Dr. Edmonds and colleagues assessed the safety and efficacy of EDX110 in the treatment of 148 diabetic foot ulcers in their 12-week study of 135 patients.
Patients randomly assigned to EDX110 were instructed to change their dressing every 48 hours, and patients assigned to the control group were treated with whichever available dressing was deemed the best clinical practice at that time.
The median number of dressing changes was 3.5 per week in the EDX110 group, compared with 1.6 per week in the control group.
Percent area reduction from baseline (PAR) at 12 weeks, the primary efficacy outcome, with significantly greater with EDX110 (mean, 58.7%; median, 88.6%) than with best clinical practice (mean, 37.0%; median, 46.9%), the researchers report in Wound Repair and Regeneration, online April 4.

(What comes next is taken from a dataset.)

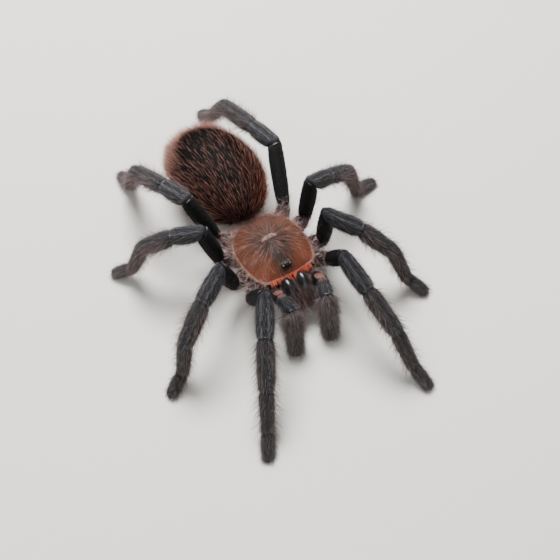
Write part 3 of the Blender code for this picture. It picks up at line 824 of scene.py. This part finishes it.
def make_eyes(finishes):
    """The mound, and eight lenses set into it: the two round front ones black, the rest a little paler."""
    x, y = MOUND_MIDDLE
    top = shield_top(np.array([x]), np.array([y]), np.array([abs(y) / SHIELD_FRONT]))[0] + MOUND_LIFT
    points, faces = ball_mesh((x, y, top), MOUND_RADII, 20, 32)
    mound = new_piece("eye_mound", points, faces, finishes["shield"], {"zone": np.full(len(points), 0.12)})
    parts = []
    for side in SIDES.values():
        for place, (across, forward, share, radius) in enumerate(EYES):
            middle = (x + side * across * EYE_SPREAD, y - forward, top + MOUND_RADII[2] * share)
            points, faces = ball_mesh(middle, np.full(3, radius) * EYE_SIZE)
            parts.append((points, faces, np.full(len(points), 0.0 if place == 0 else 0.6)))
    points, faces, zone = gather(parts)
    lenses = new_piece("eye_lenses", points, faces, finishes["lens"], {"zone": zone})
    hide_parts("ocular_tubercle")
    return [mound, lenses]


def make_claws(finishes):
    """Two small hooks at each toe, half hidden in the hair."""
    parts = []
    for limb in LIMBS.values():
        toe, across = limb["joints"][-1], limb["across"][-1]
        flat = unit(limb["along"][-1] * (1, 1, 0))
        reach = CLAW_REACH if len(limb["segments"]) == len(LEG_SEGMENTS) else PALP_CLAW_REACH
        root = np.array([*(toe - flat * 0.5)[:2], max(toe[2] + 0.55, 0.75)])
        hook = np.array([flat * reach * far + (0, 0, height) for far, height in CLAW_HOOK])
        for side in SIDES.values():
            parts.append(path_tube(root + across * side * 0.35 + hook, CLAW_RADII, 12, 8, close=0.1))
    points, faces, share = gather(parts)
    claws = new_piece("claws", points, faces, finishes["fang"], {"along": share})
    return [claws]


def make_joint_rims(finishes):
    """Thin pale ridges over the back of each knee joint: a bar along the ring where two segments meet.

    The bar swells to its middle, breaks up in waves, and beyond the patella it runs in three lobes.
    """
    count, around = 40, 8
    sweep = np.radians(np.linspace(28, 152, count))
    swell = np.sqrt(np.sin(np.linspace(0, 1, count) * math.pi))
    parts = []
    for (_, pair), limb in LIMBS.items():
        for segment, strength, lobe in zip((1, 2), RIM_STRENGTH[pair], (0.0, 0.14)):
            lobes = lobe * np.abs(np.sin(np.linspace(0, 3, count) * math.pi))
            share = 0.975 + (lobes - 0.1) / limb["lengths"][segment]
            path = limb_place(limb, np.full(count, segment), share, sweep, grow=0.16)
            broken = np.clip(0.35 + 0.9 * np.sin(np.linspace(0, 11, count) + 2.1 * len(parts)), 0, 1)
            radius = RIM_RADIUS * strength * swell * broken + 0.006
            along = unit(np.gradient(path, axis=0))
            out = square_to(unit(path - limb["joints"][segment + 1]), along)
            spoke = spokes(out, np.cross(along, out), ring_angles(around))
            rings = path[:, None] + spoke * radius[:, None, None]
            parts.append((tube_points(rings), tube_faces(count, around), np.zeros(count * around + 2)))
    points, faces, _ = gather(parts)
    rims = new_piece("joint_rims", points, faces, finishes["rim"])
    return [rims]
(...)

PAR at four weeks was also significantly greater with EDX110 than with best clinical practice.
The proportion of ulcers healed at 12 weeks was 40% (30/75) with EDX110 and 26% (19/73) with best clinical practice (P=0.07).
The percentage of ulcers demonstrating reductions of at least 50% in area at week 4 was significantly higher with EDX110 (53%) than with best clinical practice (36%).
In subgroup analysis, PAR was significantly greater with EDX110 than with best clinical practice among patients whose ulcers had been present for six or fewer months or were at least 1 cm2 at baseline, but not for those whose ulcers had been present for longer or were smaller.
“The study was carried out in a ‘real world’ population and thus EDX110 is indicated in the management of diabetic foot ulcers, even when mildly infected, and as long as the ankle-brachial pressure index is above 0.5,” Dr. Edmonds said. “The results also suggest that the earlier it is used, the greater the improvement would be over current practice.”
“However,” he said, “living in the real world, the price will need to be right. If Edixomed prices this appropriately, then EDX110 could become a key part of the treatment pathway of any diabetic foot ulcer, especially when mildly infected.”
Edixomed Ltd. funded the study and had financial ties to several of the authors, including Dr. Edmonds.